AVI-Talking tackles the challenge of generating expressive 3D talking faces that align with the speaker's emotion and speaking state by introducing an intermediate visual instruction produced by Large Language Models from audio. The method splits audio-to-video generation into an audio-visual instruction stage and an instruction-following synthesis stage, leveraging a Q-Former for speech-to-instruction alignment and a disentangled motion prior with a diffusion prior to realize expressive, lip-synced faces. Key contributions include a soft prompting strategy for LLMs, a two-space (speech content vs. content-irrelevant) motion prior, and a diffusion-based alignment that yields diverse, emotionally coherent 3D talking faces. The approach demonstrates improved expressive realism and user-alterable control, with robust cross-dataset performance and comprehensive ablations, albeit relying on labeled instruction data and facing some lip-sync trade-offs when emphasizing expressiveness.

Abstract

While considerable progress has been made in achieving accurate lip synchronization for 3D speech-driven talking face generation, the task of incorporating expressive facial detail synthesis aligned with the speaker's speaking status remains challenging. Our goal is to directly leverage the inherent style information conveyed by human speech for generating an expressive talking face that aligns with the speaking status. In this paper, we propose AVI-Talking, an Audio-Visual Instruction system for expressive Talking face generation. This system harnesses the robust contextual reasoning and hallucination capability offered by Large Language Models (LLMs) to instruct the realistic synthesis of 3D talking faces. Instead of directly learning facial movements from human speech, our two-stage strategy involves the LLMs first comprehending audio information and generating instructions implying expressive facial details seamlessly corresponding to the speech. Subsequently, a diffusion-based generative network executes these instructions. This two-stage process, coupled with the incorporation of LLMs, enhances model interpretability and provides users with flexibility to comprehend instructions and specify desired operations or modifications. Extensive experiments showcase the effectiveness of our approach in producing vivid talking faces with expressive facial movements and consistent emotional status.
Paper Structure (34 sections, 6 equations, 10 figures, 4 tables)

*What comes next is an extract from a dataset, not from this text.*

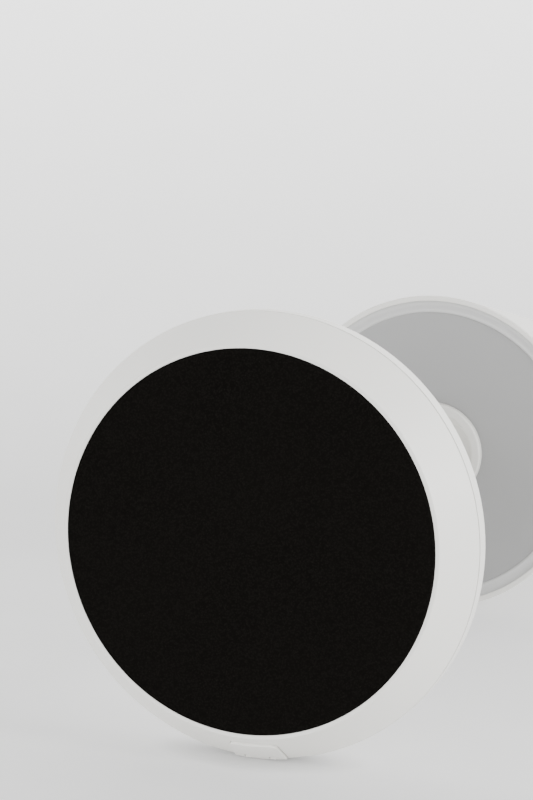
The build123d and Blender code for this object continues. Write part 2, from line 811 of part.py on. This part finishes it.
makers = {
    "foot_pad": make_foot_pad,
    "lower_shell": make_lower_shell,
    "upper_shell": make_upper_shell,
    "port_flap": make_port_flap,
    "flap_hinge_pin": make_hinge_pin,
    "charge_socket": make_charge_socket,
    "ballast_plate": make_ballast_plate,
    "stem_hub": make_stem_hub,
    "main_board": make_main_board,
    "board_parts": make_board_parts,
    "board_screws": make_board_screws,
    "battery_tray": make_battery_tray,
    "battery": make_battery,
    "battery_lead": make_battery_lead,
    "button_board": make_button_board,
    "tact_switches": make_tact_switches,
    "button_board_screws": make_button_board_screws,
    "status_lens": make_status_lens,
    "mic_boards": make_mic_boards,
    "shell_screws": make_shell_screws,
    "ballast_screws": make_ballast_screws,
    "hub_screws": make_hub_screws,
    "stem_trim": make_stem_trim,
    "stem_tube": make_stem_tube,
    "stem_nut": make_stem_nut,
    "stem_harness": make_stem_harness,
    "head_collar": make_head_collar,
    "head_hub": make_head_hub,
    "head_shell": make_head_shell,
    "diffuser_frame": make_diffuser_frame,
    "diffuser_panel": make_diffuser_panel,
    "reflector": make_reflector,
    "led_board": make_led_board,
    "leds": make_leds,
    "light_tray": make_light_tray,
    "tray_screws": make_tray_screws,
    "driver_gasket": make_driver_gasket,
    "driver_basket": make_driver_basket,
    "driver_terminal": make_driver_terminal,
    "driver_screws": make_driver_screws,
    "top_plate": make_top_plate,
    "magnet": make_magnet,
    "yoke": make_yoke,
    "voice_coil": make_voice_coil,
    "spider": make_spider,
    "cone": make_cone,
    "dust_cap": make_dust_cap,
    "surround": make_surround,
    "grille_frame": make_grille_frame,
    "grille_cover": make_grille_cover,
}
button_names = ("button_power", "button_volume_down", "button_volume_up", "button_play")

os.makedirs("parts", exist_ok=True)
for name, make in makers.items():
    shape = make()
    if isinstance(shape, list):
        shape = Compound(children=shape)
    export_step(shape, f"parts/{name}.step")
for name, angle in zip(button_names, button_angles):
    export_step(make_button(angle), f"parts/{name}.step")
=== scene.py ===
import json
import math

import bmesh
import bpy
from mathutils import Matrix, Vector


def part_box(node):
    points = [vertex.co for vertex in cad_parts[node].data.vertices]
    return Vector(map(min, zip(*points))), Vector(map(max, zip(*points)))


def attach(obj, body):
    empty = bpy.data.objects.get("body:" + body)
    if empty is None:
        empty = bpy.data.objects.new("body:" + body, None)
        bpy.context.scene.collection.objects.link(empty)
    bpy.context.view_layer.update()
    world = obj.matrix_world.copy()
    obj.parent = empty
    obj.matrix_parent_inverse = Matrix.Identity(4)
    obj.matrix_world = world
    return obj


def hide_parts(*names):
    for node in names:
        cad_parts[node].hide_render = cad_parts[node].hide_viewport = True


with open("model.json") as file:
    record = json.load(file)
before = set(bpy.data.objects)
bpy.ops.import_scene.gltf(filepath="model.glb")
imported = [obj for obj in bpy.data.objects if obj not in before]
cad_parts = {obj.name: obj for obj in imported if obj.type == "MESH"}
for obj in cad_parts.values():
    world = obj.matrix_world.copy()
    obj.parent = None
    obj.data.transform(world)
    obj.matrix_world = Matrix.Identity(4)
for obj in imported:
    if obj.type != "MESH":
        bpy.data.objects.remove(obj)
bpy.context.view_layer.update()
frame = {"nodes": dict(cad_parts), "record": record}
nodes = frame["nodes"]

MM = 0.001
TINY = 0.001 * MM

# ---- the lying pose: the part stays upright in its own frame, and the floor is laid against its side ----
# The floor touches the rim of the base and the rim of the head, near the charging port's side.
RIM_HEIGHT = 14.0 * MM
CONTACT_ANGLE = math.radians(91.7)
FLOOR_GAP = 0.25 * MM

# ---- the camera, fitted to the round outlines in the photo ----
PHOTO_WIDTH = 533
PHOTO_HEIGHT = 800
FOCAL_PIXELS = 3100.0
SENSOR = 36.0
CLIP_NEAR = 0.02
CLIP_FAR = 20.0
CAMERA_AT = Vector((353.0, -187.6, -929.6)) * MM
CAMERA_AIM = Vector((1.67, -45.51, 14.0)) * MM
CAMERA_UP = Vector((-0.0463, -0.9902, 0.1319))

# ---- the foam pad's rolled edge and slightly uneven face ----
PAD_ROLL = 0.55 * MM
PAD_TOP_BAND = 0.5 * MM
PAD_ROLL_STEPS = 6
PAD_RINGS = 46
PAD_SPOKES = 256
PAD_UNEVENNESS = 0.012 * MM

# ---- the grille's cloth: yarns in the mesh, several mesh cells to each ----
YARN_PITCH = 0.9 * MM
YARN_LIFT = 0.16 * MM
YARN_ROUNDNESS = 0.7
CLOTH_THICKNESS = 0.2 * MM
CLOTH_FOLD = 0.8 * MM
CELLS_PER_YARN = 4

# ---- surface texture: how finely a material's worn edges are sampled ----
EDGE_SAMPLES = 4

# ---- the paper stage, in metres, how its glow rises towards the backdrop, and the painted contact shadow near the base ----
STAGE_HALF_WIDTH = 1.6
STAGE_NEAR = -1.3
STAGE_TURN_START = 0.26
STAGE_TURN_RADIUS = 0.35
STAGE_WALL_TOP = 1.6
STAGE_LEVEL_ROWS = 8
STAGE_TURN_ROWS = 16
GLOW_ON_FLOOR = 0.74
GLOW_ON_WALL = 2.25
GLOW_RISE = 0.24
CONTACT_SAMPLES = 8
CONTACT_REACH = 9.0 * MM
CONTACT_SHADOW_DIM = 0.4
CONTACT_FADE_START = 30.0 * MM
CONTACT_FADE_END = 60.0 * MM
WORLD_STRENGTH = 0.42


# ================= small helpers for material graphs =================
class Graph:
    """A short way to add nodes to one material and link them."""

    def __init__(self, name):
        self.material = bpy.data.materials.new(name)
        self.material.use_nodes = True
        self.tree = self.material.node_tree
        self.shader = self.tree.nodes["Principled BSDF"]
        self.place = self.tree.nodes.new("ShaderNodeTexCoord").outputs["Object"]

    def add(self, kind, **settings):
        """A new node; each setting is an input of that name or else a property of the node."""
        node = self.tree.nodes.new(kind)
        for key, value in settings.items():
            if key in node.inputs:
                node.inputs[key].default_value = value
            else:
                setattr(node, key, value)
        return node

    def link(self, source, target):
        self.tree.links.new(source, target)

    def noise(self, scale, detail=4.0, roughness=0.55, stretch=(1.0, 1.0, 1.0)):
        mapping = self.add("ShaderNodeMapping", Scale=stretch)
        self.link(self.place, mapping.inputs["Vector"])
        node = self.add("ShaderNodeTexNoise", Scale=scale, Detail=detail, Roughness=roughness)
        self.link(mapping.outputs["Vector"], node.inputs["Vector"])
        return node.outputs["Fac"]

    def cells(self, scale, feature="F1"):
        node = self.add("ShaderNodeTexVoronoi", Scale=scale)
        node.feature = feature
        self.link(self.place, node.inputs["Vector"])
        return node.outputs["Distance"]

    def ramp(self, value, low, high, to_low=0.0, to_high=1.0):
        node = self.add("ShaderNodeMapRange")
        for key, number in (("From Min", low), ("From Max", high), ("To Min", to_low), ("To Max", to_high)):
            node.inputs[key].default_value = number
        self.link(value, node.inputs["Value"])
        return node.outputs["Result"]

    def math(self, operation, first, second):
        node = self.add("ShaderNodeMath", operation=operation)
        for socket, value in zip(node.inputs, (first, second)):
            if isinstance(value, float):
                socket.default_value = value
            else:
                self.link(value, socket)
        return node.outputs["Value"]

    def along(self, direction):
        """How far a place lies along a direction, from the origin."""
        node = self.add("ShaderNodeVectorMath", operation="DOT_PRODUCT")
        self.link(self.place, node.inputs[0])
        node.inputs[1].default_value = direction
        return node.outputs["Value"]

    def blend(self, amount, first, second):
        node = self.add("ShaderNodeMix", data_type="RGBA")
        self.link(amount, node.inputs["Factor"])
        for socket, colour in ((node.inputs["A"], first), (node.inputs["B"], second)):
            if isinstance(colour, tuple):
                socket.default_value = (*colour, 1.0)
            else:
                self.link(colour, socket)
        return node.outputs["Result"]

    def mottle(self, value, colour, dark, light):
        """The colour, a little darker where the value is low and lighter where it is high."""
        return self.blend(self.ramp(value, 0.3, 0.7), tint(colour, dark), tint(colour, light))

    def edges(self, radius):
        """1 on convex edges, 0 elsewhere."""
        bevel = self.add("ShaderNodeBevel", Radius=radius)
        bevel.samples = EDGE_SAMPLES
        geometry = self.add("ShaderNodeNewGeometry")
        dot = self.add("ShaderNodeVectorMath", operation="DOT_PRODUCT")
        self.link(bevel.outputs["Normal"], dot.inputs[0])
        self.link(geometry.outputs["Normal"], dot.inputs[1])
        return self.ramp(dot.outputs["Value"], 0.99, 0.85)

    def worn(self, body, colour, radius, share, factor):
        """The body colour, with a share of the tinted colour along edges of this radius."""
        return self.blend(self.math("MULTIPLY", self.edges(radius), share), body, tint(colour, factor))

    def bump(self, layers):
        """Chained bumps from (height, strength, distance) layers."""
        last = None
        for height, strength, distance in layers:
            node = self.add("ShaderNodeBump", Strength=strength, Distance=distance)
            self.link(height, node.inputs["Height"])
            if last is not None:
                self.link(last, node.inputs["Normal"])
            last = node.outputs["Normal"]
        self.link(last, self.shader.inputs["Normal"])

    def colour(self, socket):
        self.link(socket, self.shader.inputs["Base Color"])

    def rough(self, value, low, high, least, most):
        """Roughness goes from least to most as the value goes from low to high."""
        self.link(self.ramp(value, low, high, least, most), self.shader.inputs["Roughness"])

    def set(self, **values):
        """Uniform values on the shader; a space in a socket's name is written as _ here."""
        for key, value in values.items():
            self.shader.inputs[key.replace("_", " ")].default_value = value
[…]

This paper contains 34 sections, 6 equations, 10 figures, 4 tables.

Figures (10)

  • Figure 1: In contrast to previous approaches that directly learn facial motions from speaker speech, our framework introduces an audio-visual instruction module achieved by LLMs to instruct the talking face synthesis network.
  • Figure 2: The overall pipeline of our Audio-Visual Instruction Talking (AVI-Talking) Framework. Given a clip of speaker speech { $a_i \}_{i=1}^{T_a}$, it is first processed by Large Language Models (LLMs) to propose visual instructions encompassing plausible facial detail descriptions. Subsequently, these visual instructions, together with audio clip, are separately fed into the talking face instruction system to generate a time series of 3D parametric coefficients $\{\theta_i,\psi_i\}_{i=1}^{T_a}$.
  • Figure 3: The Q-Former architecture leverages the standard Perceiver network alayrac2022flamingo to compress speech input to a fixed-length audio embedding $\textbf{F}_{si}^{a} \in \mathcal{R}^{q_a \times l}$. A contrastive loss $\mathcal{L}_{cont}^{a2i}$ is applied to encourage the queries extract audio representation that are most relevant to visual instructions.
  • Figure 4: To establish a disentangled expressive motion prior, we learn two complementary latent spaces, speech content space and content irrelevant space. In speech content space, we represent lip movements related to speech content, while in the content irrelevant space, we capture facial expressions correlated with the speaking state.
  • Figure 5: Within the content irrelevant space, we contrastively align the visual instruction with style embedding to obtain a aligned feature $c$, upon which a diffusion prior network is employed to further map it towards the distribution of the pre-trained talking prior.